No African country but Guinea helped in cash or kind to end DRC’s recent Ebola outbreak

Ismail Akwei July 25, 2018
A Liberian man walk pass an ebola awareness painting on a wall in downtown Monrovia, Liberia, 22 March 2015 EPA/AHMED JALLANZO

As the world celebrates the end of the ninth Ebola outbreak in the Democratic Republic of Congo (DRC) which was declared on May 8, 2018, it is sad to note that Guinea is the only African country that contributed to the end of the crisis.

Per the World Health Organisation (WHO) records, Guinea deployed more than 30 Ministry of Health staff to the DRC to assist with the ring vaccination campaign and transfer their expertise for an effective response in the country.

No African country but Guinea helped in cash or kind to end DRC’s recent Ebola outbreak

The 360 technical expertise on the ground was made up of Congolese locals, Guineans and volunteers from the UK, USA and Germany through the Global Outbreak Alert and Response Network (GOARN). They formed part of the in-kind contributions made to the WHO effort.

The WHO also immediately released US$2 million from its Contingency Fund for Emergencies for a rapid response and scale-up of operations when the Ebola declaration was made.
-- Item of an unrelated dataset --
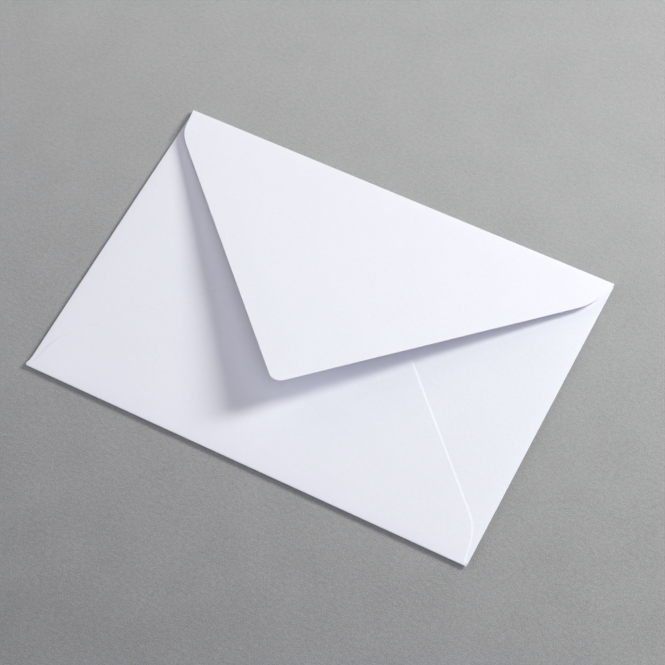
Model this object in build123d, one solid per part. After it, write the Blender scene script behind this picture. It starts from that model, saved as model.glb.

In total, they disbursed US$4 million from the fund which Germany has promised to replenish, according to the global health organisation.

Meanwhile, out of the US$63 million received by WHO and partners to stop the spread of Ebola, no African country contributed. The amount was tracked by OCHA.

Funding was provided by Italy (€ 300 000), UN CERF (US$ 800 000), Gavi (US$ 1 million), USAID (US$ 5.3 million), Wellcome Trust and UK-DFID (US$ 4.1 million), UK-DFID (£5 million), Germany (€5 million), Norway (NOK 8 million), Canada (CAD$1 million), World Bank PEF (US$ 6.8 million), Japan (US$1.3 million), EU ECHO (€ 1.5 million) and from the Ebola MPTF (US$ 428,000) bringing the total to approximately US$ 36 million.

Merck provided the vaccines that were used to protect the over 3300 people. The only African institutions on the ground beside the dozens from the DRC were the Africa Centers for Disease Control and Prevention (Africa-CDC), the African Field Epidemiology Network (AFENET), Infection Control Africa Network (ICAN) and South Africa’s National Institute for Communicable Diseases (NICD).

It is enough that most African countries receive aid from the same countries that step in when there is a crisis within, but it is shameful to not contribute at all, even in expertise to a disease outbreak that affects thousands of people.

Guinea has shown the way to achieving the African unity dream of being self-sufficient as a continent by helping each other in times of need and for development. The West African country suffered from the epidemic in 2014 and more than 2,500 people died from the virus. They know how it feels to be in crisis.

You don’t need millions of dollars to deploy volunteers when the WHO is backing efforts with funding raised from donors.

Every African crisis should be taken seriously by fellow Africans even if it’s the 50th of such incident. So far as people are involved, all hands should be on deck just as the Western countries and international institutions emulate.

It seems African countries will only be worried when Ebola crosses their borders. This is shameful. We need to unite in perspective and not ideologically.